» **MATERIAL SHOWN**
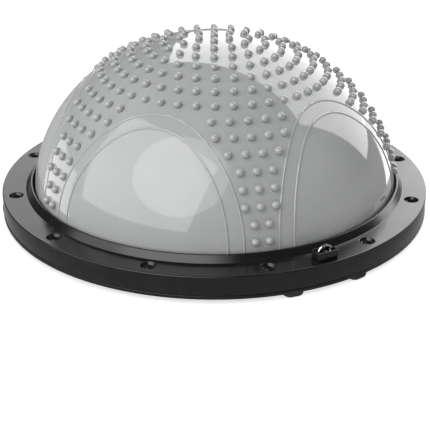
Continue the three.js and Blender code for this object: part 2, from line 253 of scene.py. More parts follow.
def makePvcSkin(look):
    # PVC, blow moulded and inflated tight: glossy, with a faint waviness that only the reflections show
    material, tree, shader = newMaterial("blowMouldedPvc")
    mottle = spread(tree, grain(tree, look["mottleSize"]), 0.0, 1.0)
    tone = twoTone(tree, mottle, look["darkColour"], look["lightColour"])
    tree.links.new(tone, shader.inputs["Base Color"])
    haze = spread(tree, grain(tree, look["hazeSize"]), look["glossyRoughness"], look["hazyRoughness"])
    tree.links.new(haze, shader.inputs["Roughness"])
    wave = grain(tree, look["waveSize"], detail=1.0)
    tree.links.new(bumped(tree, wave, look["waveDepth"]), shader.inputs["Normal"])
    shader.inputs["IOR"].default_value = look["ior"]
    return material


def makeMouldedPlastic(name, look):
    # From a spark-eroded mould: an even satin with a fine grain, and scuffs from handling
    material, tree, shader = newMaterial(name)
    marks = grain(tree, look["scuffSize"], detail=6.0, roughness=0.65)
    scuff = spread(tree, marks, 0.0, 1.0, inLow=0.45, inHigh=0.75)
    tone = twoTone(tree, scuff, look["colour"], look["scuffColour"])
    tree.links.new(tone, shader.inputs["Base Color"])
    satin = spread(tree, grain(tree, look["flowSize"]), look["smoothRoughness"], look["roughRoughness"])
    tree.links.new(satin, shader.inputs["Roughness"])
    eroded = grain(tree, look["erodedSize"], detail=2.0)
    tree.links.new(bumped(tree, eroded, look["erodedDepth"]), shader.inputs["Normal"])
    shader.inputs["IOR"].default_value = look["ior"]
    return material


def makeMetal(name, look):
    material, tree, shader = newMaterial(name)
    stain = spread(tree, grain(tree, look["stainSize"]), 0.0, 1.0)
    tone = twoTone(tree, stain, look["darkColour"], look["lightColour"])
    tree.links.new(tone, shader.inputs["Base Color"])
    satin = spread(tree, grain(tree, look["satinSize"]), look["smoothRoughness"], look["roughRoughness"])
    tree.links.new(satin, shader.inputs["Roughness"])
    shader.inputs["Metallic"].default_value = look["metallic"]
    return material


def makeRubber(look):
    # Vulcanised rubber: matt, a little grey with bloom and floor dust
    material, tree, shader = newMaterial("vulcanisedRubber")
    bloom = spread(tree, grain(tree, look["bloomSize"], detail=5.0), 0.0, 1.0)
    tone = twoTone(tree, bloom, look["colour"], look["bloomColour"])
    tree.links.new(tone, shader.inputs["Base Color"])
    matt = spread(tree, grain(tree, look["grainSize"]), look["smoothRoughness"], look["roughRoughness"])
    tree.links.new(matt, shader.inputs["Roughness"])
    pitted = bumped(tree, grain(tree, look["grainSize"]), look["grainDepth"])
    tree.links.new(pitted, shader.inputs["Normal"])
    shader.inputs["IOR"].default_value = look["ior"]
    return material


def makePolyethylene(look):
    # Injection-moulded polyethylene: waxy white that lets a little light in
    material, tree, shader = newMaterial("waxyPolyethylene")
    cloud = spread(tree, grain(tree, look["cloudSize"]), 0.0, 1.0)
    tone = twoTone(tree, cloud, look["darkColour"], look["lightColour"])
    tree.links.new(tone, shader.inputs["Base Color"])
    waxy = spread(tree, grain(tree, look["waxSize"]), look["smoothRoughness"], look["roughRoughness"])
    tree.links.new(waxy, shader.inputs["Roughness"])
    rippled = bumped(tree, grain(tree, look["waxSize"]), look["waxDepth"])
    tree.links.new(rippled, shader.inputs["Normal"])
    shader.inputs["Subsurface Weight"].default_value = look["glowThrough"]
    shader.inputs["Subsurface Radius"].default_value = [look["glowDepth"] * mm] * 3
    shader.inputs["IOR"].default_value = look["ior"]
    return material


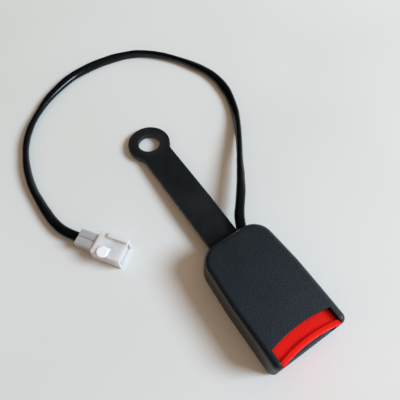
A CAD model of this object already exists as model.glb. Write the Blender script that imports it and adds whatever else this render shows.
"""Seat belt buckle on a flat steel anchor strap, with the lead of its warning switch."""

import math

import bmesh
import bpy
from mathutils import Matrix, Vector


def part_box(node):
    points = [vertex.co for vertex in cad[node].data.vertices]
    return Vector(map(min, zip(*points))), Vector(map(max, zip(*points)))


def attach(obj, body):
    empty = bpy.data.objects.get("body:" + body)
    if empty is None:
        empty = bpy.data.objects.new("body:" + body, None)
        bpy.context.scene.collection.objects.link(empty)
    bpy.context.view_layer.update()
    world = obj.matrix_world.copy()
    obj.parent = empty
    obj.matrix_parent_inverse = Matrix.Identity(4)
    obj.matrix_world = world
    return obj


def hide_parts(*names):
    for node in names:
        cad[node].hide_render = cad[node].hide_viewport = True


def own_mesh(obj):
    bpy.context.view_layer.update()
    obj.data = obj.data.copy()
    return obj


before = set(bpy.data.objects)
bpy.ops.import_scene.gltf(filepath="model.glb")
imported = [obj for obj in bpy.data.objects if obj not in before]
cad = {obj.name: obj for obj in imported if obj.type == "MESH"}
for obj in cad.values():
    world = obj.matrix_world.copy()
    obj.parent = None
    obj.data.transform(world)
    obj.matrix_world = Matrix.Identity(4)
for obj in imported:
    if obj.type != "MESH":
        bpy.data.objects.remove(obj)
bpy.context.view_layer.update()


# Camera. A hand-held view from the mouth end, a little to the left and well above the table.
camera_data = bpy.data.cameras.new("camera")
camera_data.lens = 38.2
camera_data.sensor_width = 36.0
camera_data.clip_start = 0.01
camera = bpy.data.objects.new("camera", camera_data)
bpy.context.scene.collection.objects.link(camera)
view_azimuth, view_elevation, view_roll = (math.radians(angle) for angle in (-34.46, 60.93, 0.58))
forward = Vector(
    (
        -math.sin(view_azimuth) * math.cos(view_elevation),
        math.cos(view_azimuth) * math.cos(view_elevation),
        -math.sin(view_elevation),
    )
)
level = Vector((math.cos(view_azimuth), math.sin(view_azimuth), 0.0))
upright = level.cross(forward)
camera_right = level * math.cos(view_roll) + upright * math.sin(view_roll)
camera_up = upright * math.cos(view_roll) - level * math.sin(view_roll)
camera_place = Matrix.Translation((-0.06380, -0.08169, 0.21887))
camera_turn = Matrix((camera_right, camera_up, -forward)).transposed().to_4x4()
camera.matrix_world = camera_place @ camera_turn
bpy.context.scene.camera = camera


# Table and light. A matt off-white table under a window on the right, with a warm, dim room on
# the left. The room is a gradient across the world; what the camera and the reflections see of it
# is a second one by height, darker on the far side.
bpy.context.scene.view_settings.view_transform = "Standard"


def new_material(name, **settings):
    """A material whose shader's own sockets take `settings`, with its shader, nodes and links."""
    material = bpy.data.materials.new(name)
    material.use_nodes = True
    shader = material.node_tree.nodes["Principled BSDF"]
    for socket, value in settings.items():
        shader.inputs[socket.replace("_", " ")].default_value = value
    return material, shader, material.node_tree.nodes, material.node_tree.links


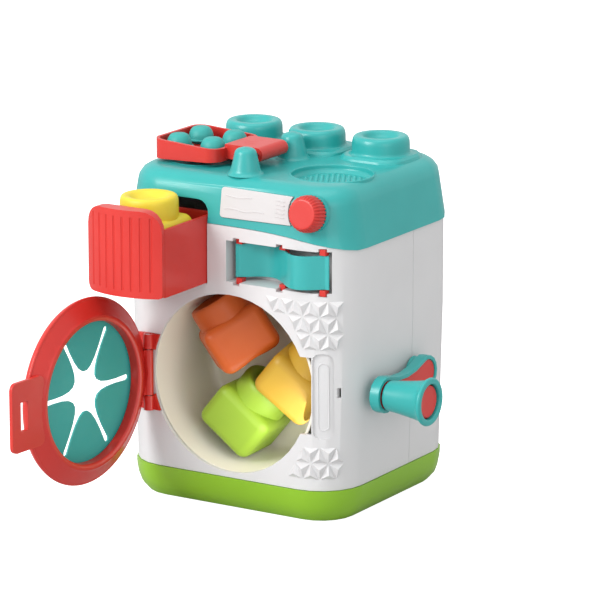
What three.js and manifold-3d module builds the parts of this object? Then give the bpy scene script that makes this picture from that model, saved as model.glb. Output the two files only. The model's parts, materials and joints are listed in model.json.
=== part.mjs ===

» **WHAT THE EXERCISE ASKS**
Each line that has the word "this" should be copied.

» **ANSWER TO THE EXERCISE**
Continue the three.js and Blender code for this object: part 2, from line 253 of scene.py. More parts follow.
A CAD model of this object already exists as model.glb. Write the Blender script that imports it and adds whatever else this render shows.
What three.js and manifold-3d module builds the parts of this object? Then give the bpy scene script that makes this picture from that model, saved as model.glb. Output the two files only. The model's parts, materials and joints are listed in model.json.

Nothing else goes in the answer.